- _RAW DATA_
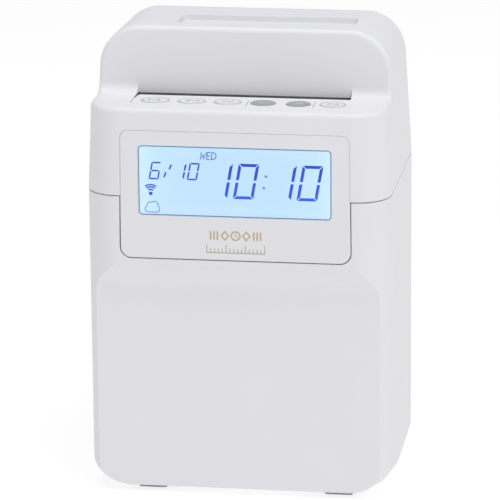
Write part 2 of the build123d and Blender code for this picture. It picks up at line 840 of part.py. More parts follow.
def make_feed():
    """Driven rollers behind the card, free rollers in front, and the gear drive."""
    with BuildPart() as shaft:
        rod_x(feed_shaft_radius, (gear_x - 1.5, 60), feed_y, feed_z)
        chamfer(shaft.edges().filter_by(GeomType.CIRCLE), 0.4)
    save(shaft.part, "feed_shaft")

    with BuildPart() as rollers:
        for x in (-roller_x, roller_x):
            span = (x - roller_width / 2, x + roller_width / 2)
            rod_x(feed_roller_radius, span, feed_y, feed_z)
            rod_x(feed_shaft_radius, span, feed_y, feed_z, mode=Mode.SUBTRACT)
    save(rollers.part, "feed_rollers")

    with BuildPart() as bearings:
        for side in (-1, 1):
            body = sorted((side * (plate_x - 1), side * (plate_x + plate_thickness)))
            flange = sorted((side * (plate_x - 1), side * plate_x))
            rod_x(bearing_radius, body, feed_y, feed_z)
            rod_x(bearing_flange_radius, flange, feed_y, feed_z)
            rod_x(feed_shaft_radius + running_gap, body, feed_y, feed_z, mode=Mode.SUBTRACT)
    save(bearings.part, "feed_bearings")

    gear_plane = Plane(origin=(gear_x, feed_y, feed_z), x_dir=(0, 1, 0), z_dir=(1, 0, 0))
    with BuildPart() as gear:
        with BuildSketch(gear_plane):
            add(gear_outline(gear_teeth, 0))
            Circle(feed_shaft_radius, mode=Mode.SUBTRACT)
            with PolarLocations(9.5, 5):
                Circle(2.8, mode=Mode.SUBTRACT)
        extrude(amount=gear_width)
    save(gear.part, "feed_gear")

    pinion_plane = Plane(origin=(gear_x, motor_y, feed_z), x_dir=(0, 1, 0), z_dir=(1, 0, 0))
    with BuildPart() as pinion:
        with BuildSketch(pinion_plane):
            add(gear_outline(pinion_teeth, 0.5))
        extrude(amount=gear_width)
        rod_x(motor_shaft_radius, (gear_x, -50), motor_y, feed_z)
    save(pinion.part, "motor_pinion")

    with BuildPart() as motor:
        rod_x(13, (-plate_x, -34), motor_y, feed_z)
        fillet(motor.edges().sort_by(Axis.X)[-1], 1.5)
        block((-36, -32), (motor_y - 4, motor_y + 4), (feed_z - 2, feed_z + 2))
        rod_x(
            motor_shaft_radius + running_gap, (-60, -49.5), motor_y, feed_z, mode=Mode.SUBTRACT
        )
    save(motor.part, "feed_motor")

    with BuildPart() as pinch_shaft:
        rod_x(pinch_shaft_radius, (-58.5, 58.5), pinch_y, feed_z)
        chamfer(pinch_shaft.edges().filter_by(GeomType.CIRCLE), 0.3)
    save(pinch_shaft.part, "pinch_shaft")

    with BuildPart() as pinch_rollers:
        for x in (-roller_x, roller_x):
            span = (x - roller_width / 2, x + roller_width / 2)
            rod_x(pinch_roller_radius, span, pinch_y, feed_z)
            rod_x(pinch_shaft_radius, span, pinch_y, feed_z, mode=Mode.SUBTRACT)
    save(pinch_rollers.part, "pinch_rollers")


# ---- Printing -------------------------------------------------------------------------------

def make_printer():
    """Head on a belt-driven carriage, with the ink ribbon stretched in front of it."""
    for label, y, radius in (
        ("carriage_rail", rail_y, rail_radius),
        ("carriage_rear_rail", rear_rail_y, rear_rail_radius),
    ):
        with BuildPart() as rail:
            rod_x(radius, (-58, 58), y, rail_z)
            chamfer(rail.edges().filter_by(GeomType.CIRCLE), 0.4)
        save(rail.part, label)

    x = (carriage_home_x - carriage_half_width, carriage_home_x + carriage_half_width)
    belt_y = pulley_y - pulley_radius - belt_thickness / 2
    with BuildPart() as carriage:
        block(x, (-12, 13), (153.5, 166.5))
        fillet(carriage.edges().filter_by(Axis.Z), 1.5)
        rod_x(rail_radius + running_gap, (x[0] - 1, x[1] + 1), rail_y, rail_z, mode=Mode.SUBTRACT)
        rod_x(
            rear_rail_radius + running_gap,
            (x[0] - 1, x[1] + 1),
            rear_rail_y,
            rail_z,
            mode=Mode.SUBTRACT,
        )
        # Two fingers that grip the belt.
        for finger_y in (belt_y - 2.3, belt_y + 0.8):
            block(
                (carriage_home_x - 4, carriage_home_x + 4),
                (finger_y, finger_y + 1.5),
                (147, 154),
            )
    save(carriage.part, "print_carriage")

    with BuildPart() as head:
        block((-33, -15), (-13, 1), (166.5, 179))
        fillet(head.edges().filter_by(Axis.Z), 2)
        block((-28, -20), (hood_face_y + 0.6, -12), (168.5, 175))
        # Cooling fins across the top.
        for step in range(4):
            low = -10.5 + 3 * step
            block((-34, -14), (low, low + 1.3), (174, 180), mode=Mode.SUBTRACT)
    save(head.part, "print_head")

    with BuildPart() as deck:
        block((-plate_x, plate_x), deck_y, deck_z)
        through = (deck_z[0] - 4.6, deck_z[1] + 4)
        rod_z(3, pulley_x, pulley_y, through, mode=Mode.SUBTRACT)
        bore = pulley_shaft_radius + running_gap
        rod_z(bore, -pulley_x, pulley_y, through, mode=Mode.SUBTRACT)
    save(deck.part, "mechanism_deck")

    for label, centre in (("drive_pulley", pulley_x), ("idler_pulley", -pulley_x)):
        with BuildPart() as pulley:
            rod_z(pulley_radius, centre, pulley_y, (pulley_z, pulley_z + 5))
            rod_z(pulley_radius + 1, centre, pulley_y, (pulley_z + 5, pulley_z + 5.8))
            rod_z(pulley_shaft_radius, centre, pulley_y, (138, pulley_z))
            rod_z(2, centre, pulley_y, (pulley_z + 5.8, pulley_z + 8))
        save(pulley.part, label)

    with BuildPart() as belt:
        with BuildSketch(Plane.XY.offset(pulley_z + 0.4)):
            with Locations((0, pulley_y)):
                SlotCenterToCenter(2 * pulley_x, 2 * (pulley_radius + 0.05 + belt_thickness))
                SlotCenterToCenter(
                    2 * pulley_x, 2 * (pulley_radius + 0.05), mode=Mode.SUBTRACT
                )
        extrude(amount=4)
    save(belt.part, "carriage_belt")

    with BuildPart() as motor:
        rod_z(12, pulley_x, pulley_y, (124, deck_z[0]))
        fillet(motor.edges().sort_by(Axis.Z)[0], 1.5)
        bore = pulley_shaft_radius + running_gap
        rod_z(bore, pulley_x, pulley_y, (137.5, deck_z[1]), mode=Mode.SUBTRACT)
    save(motor.part, "carriage_motor")

    with BuildPart() as tray:
        block((-plate_x, plate_x), (deck_y[1], plate_y[1]), tray_z)
        block((-30, 30), (22, 40), (150, 170), mode=Mode.SUBTRACT)
    save(tray.part, "cassette_tray")

    with BuildPart() as cassette:
        block((-cassette_half_width, cassette_half_width), cassette_y, cassette_z)
        fillet(cassette.edges().filter_by(Axis.Z), 4)
        for side in (-1, 1):
            arm = sorted((side * cassette_arm_inner_x, side * cassette_half_width))
            block(arm, (hood_face_y, 20), (ribbon_z[0] - 1, ribbon_z[1] + 1))
        # Grip recess on the top.
        block((-14, 14), (20, 39), (176.5, 181), mode=Mode.SUBTRACT)
        rod_z(knob_stem_radius + running_gap, knob_x, knob_y, (170, 181), mode=Mode.SUBTRACT)
    save(cassette.part, "ribbon_cassette")

    with BuildPart() as ribbon:
        across = (-cassette_arm_inner_x, cassette_arm_inner_x)
        block(across, (hood_face_y, hood_face_y + ribbon_thickness), ribbon_z)
    save(ribbon.part, "ink_ribbon")

    with BuildPart() as knob:
        with BuildSketch(Plane.XY.offset(knob_bottom_z)):
            with Locations((knob_x, knob_y)):
                Circle(knob_radius)
                with PolarLocations(knob_radius + 0.3, 12):
                    Circle(0.9, mode=Mode.SUBTRACT)
        extrude(amount=knob_height)
        rod_z(knob_stem_radius, knob_x, knob_y, (171, knob_bottom_z + 0.2))
        # Slot across the top of the knob.
        block(
            (knob_x - 0.8, knob_x + 0.8),
            (knob_y - 6, knob_y + 6),
            (knob_bottom_z + knob_height - 1.2, knob_bottom_z + knob_height + 1.2),
            mode=Mode.SUBTRACT,
        )
    save(knob.part, "ribbon_knob")


# ---- Power and control ----------------------------------------------------------------------

def make_electrics():
    """Main board on the rear wall, transformer and battery on the base, and the inlet."""
    with BuildPart() as board:
        block((-board_half_width, board_half_width), board_y, board_z)
    save(board.part, "main_board")

    with BuildPart() as fittings:
        # Processor, memory, two connectors, three capacitors and the heat sink.
        face = board_y[0]
        block((-12, 8), (face - 2.4, face), (70, 90))
        block((-40, -22), (face - 3.5, face), (60, 68))
        block((20, 44), (face - 5, face), (96, 104))
        block((-44, -20), (face - 6, face), (98, 106))
        for x in (18, 27, 36):
            rod_y(3.6, x, (face - 10, face), 52)
        block((14, 40), (face - 4, face), (72, 86))
    save(fittings.part, "board_parts")

    with BuildPart() as buzzer:
        face = board_y[0]
        rod_y(8, -32, (face - 9, face), 82)
        rod_y(1.2, -32, (face - 10, face - 7), 82, mode=Mode.SUBTRACT)
    save(buzzer.part, "buzzer")

    with BuildPart() as core:
        block((2, 42), (-8, 22), (base_top_z, 39))
        block((9, 14), (-10, 24), (11, 33), mode=Mode.SUBTRACT)
        block((30, 35), (-10, 24), (11, 33), mode=Mode.SUBTRACT)
    save(core.part, "transformer_core")

    with BuildPart() as coil:
        with BuildSketch(Plane.XY.offset(11.2)):
            with Locations((22, 7)):
                RectangleRounded(25.6, 42, 4)
                Rectangle(16, 30, mode=Mode.SUBTRACT)
        extrude(amount=21.6)
    save(coil.part, "transformer_coil")

    with BuildPart() as inlet:
        block((-inlet_half_width, inlet_half_width), (inlet_front_y, rear_y - 0.3), inlet_z)
        with BuildSketch(Plane.XZ.offset(-rear_y - 2)):
            with Locations((0, sum(inlet_z) / 2)):
                SlotOverall(19, 10.5)
        extrude(amount=14, mode=Mode.SUBTRACT)
        for x in (-4.3, 4.3):
            rod_y(1.2, x, (inlet_front_y + 2, inlet_front_y + 13), sum(inlet_z) / 2)
    save(inlet.part, "power_inlet")

    with BuildPart() as battery:
        block((-42, -8), (-12, 18), (base_top_z, 30))
        fillet(battery.edges().filter_by(Axis.X).group_by(Axis.Z)[-1], 6)
    save(battery.part, "backup_battery")


# ---- Key lock -------------------------------------------------------------------------------

def make_lock():
    """Lock body in the side wall, and the plug and cam that a key turns."""
    with BuildPart() as housing:
        rod_x(lock_radius, (lock_outer_x + 0.5, lock_inner_x), lock_y, lock_z)
        rod_x(lock_radius + lock_flange, (lock_outer_x, lock_outer_x + 1), lock_y, lock_z)
        across = (lock_outer_x - 1, lock_inner_x + 1)
        rod_x(key_plug_radius + running_gap, across, lock_y, lock_z, mode=Mode.SUBTRACT)
    save(housing.part, "lock_housing")

    with BuildPart() as plug:
        rod_x(key_plug_radius, (lock_outer_x, lock_inner_x), lock_y, lock_z)
        # Cam arm, upright when unlocked.
        cam_outer_x = lock_inner_x + 0.3
        cam_inner_x = cam_outer_x + cam_thickness
        rod_x(4, (lock_inner_x - 1, cam_inner_x), lock_y, lock_z)
        block(
            (cam_outer_x, cam_inner_x),
            (lock_y - cam_half_width, lock_y + cam_half_width),
            (lock_z, lock_z + cam_length),
        )
        # Keyway.
        block(
            (lock_outer_x - 1, lock_outer_x + 4),
            (lock_y - 0.6, lock_y + 0.6),
            (lock_z - 3, lock_z + 3),
            mode=Mode.SUBTRACT,
        )
    save(plug.part, "key_plug")


make_lower_case()
make_base()
make_upper_cover()
make_display()
make_buttons()
make_side_plate(-1, "left_side_plate")
make_side_plate(1, "right_side_plate")
make_card_path()
make_feed()
make_printer()
make_electrics()
make_lock()
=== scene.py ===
"""Looks of a desk-top punch time clock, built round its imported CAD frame.

Metres, +Z up, the display facing -Y. Places come from the frame's own boxes, and the drawn
shapes are given in millimetres.
"""

import json
import math

import bmesh
import bpy
from mathutils import Matrix, Vector


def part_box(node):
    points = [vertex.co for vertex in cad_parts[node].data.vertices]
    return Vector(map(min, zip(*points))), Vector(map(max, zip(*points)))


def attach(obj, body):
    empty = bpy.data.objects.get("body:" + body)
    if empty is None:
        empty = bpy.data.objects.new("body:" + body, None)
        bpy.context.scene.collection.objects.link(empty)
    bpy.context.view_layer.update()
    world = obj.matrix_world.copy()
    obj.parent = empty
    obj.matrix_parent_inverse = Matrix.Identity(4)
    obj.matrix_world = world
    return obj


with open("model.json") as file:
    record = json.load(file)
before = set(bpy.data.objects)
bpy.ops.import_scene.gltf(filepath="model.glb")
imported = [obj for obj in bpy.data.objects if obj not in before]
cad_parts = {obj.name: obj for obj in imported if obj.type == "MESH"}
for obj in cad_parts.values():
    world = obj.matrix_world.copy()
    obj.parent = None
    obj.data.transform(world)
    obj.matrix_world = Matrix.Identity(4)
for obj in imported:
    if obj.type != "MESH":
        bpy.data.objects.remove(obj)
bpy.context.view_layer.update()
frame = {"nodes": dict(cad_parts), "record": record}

mm = 0.001
nodes = frame["nodes"]

# ---- Camera ---------------------------------------------------------------------------------

camera_azimuth = math.radians(8.62)
camera_elevation = math.radians(16.0)
camera_roll = 0.0088
camera_distance = 1.972
camera_lens = 274.7
camera_reach = 100.0
camera_target = Vector((-0.0020, 0.0, 0.1139))


def make_camera():
    """Long lens in front of the clock, a little to its right and above it."""
    level = math.cos(camera_elevation)
    back = Vector(
        (
            math.sin(camera_azimuth) * level,
            -math.cos(camera_azimuth) * level,
            math.sin(camera_elevation),
        )
    )
    right = Vector((math.cos(camera_azimuth), math.sin(camera_azimuth), 0.0))
    up = back.cross(right)
    rolled_right = right * math.cos(camera_roll) - up * math.sin(camera_roll)
    rolled_up = up * math.cos(camera_roll) + right * math.sin(camera_roll)
    camera = bpy.data.objects.new("camera", bpy.data.cameras.new("camera"))
    bpy.context.scene.collection.objects.link(camera)
    turn = Matrix((rolled_right, rolled_up, back)).transposed()
    place = Matrix.Translation(camera_target + back * camera_distance)
    camera.matrix_world = place @ turn.to_4x4()
    camera.data.lens = camera_lens
    camera.data.clip_end = camera_reach
    bpy.context.scene.camera = camera


# ---- Studio ---------------------------------------------------------------------------------

sky_colour = (0.985, 0.985, 1.0, 1.0)
sky_strength = 0.50
floor_size = 30.0
lit_spot = (0.0, 0.0, 0.12)

# Soft boxes: name, place, side in metres and power in watts.
SOFT_BOXES = (
    ("key", (1.5, -1.3, 1.9), 1.2, 16.3),
    ("overhead", (-0.1, -0.25, 2.4), 1.4, 20.5),
)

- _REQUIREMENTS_
Only the lines from the one containing "make_lower_case()" through the one containing "points = [vertex.co" are to be retyped, both boundary lines included, with no other material.

- _SOLUTION BELOW_
make_lower_case()
make_base()
make_upper_cover()
make_display()
make_buttons()
make_side_plate(-1, "left_side_plate")
make_side_plate(1, "right_side_plate")
make_card_path()
make_feed()
make_printer()
make_electrics()
make_lock()
=== scene.py ===
"""Looks of a desk-top punch time clock, built round its imported CAD frame.

Metres, +Z up, the display facing -Y. Places come from the frame's own boxes, and the drawn
shapes are given in millimetres.
"""

import json
import math

import bmesh
import bpy
from mathutils import Matrix, Vector


def part_box(node):
    points = [vertex.co for vertex in cad_parts[node].data.vertices]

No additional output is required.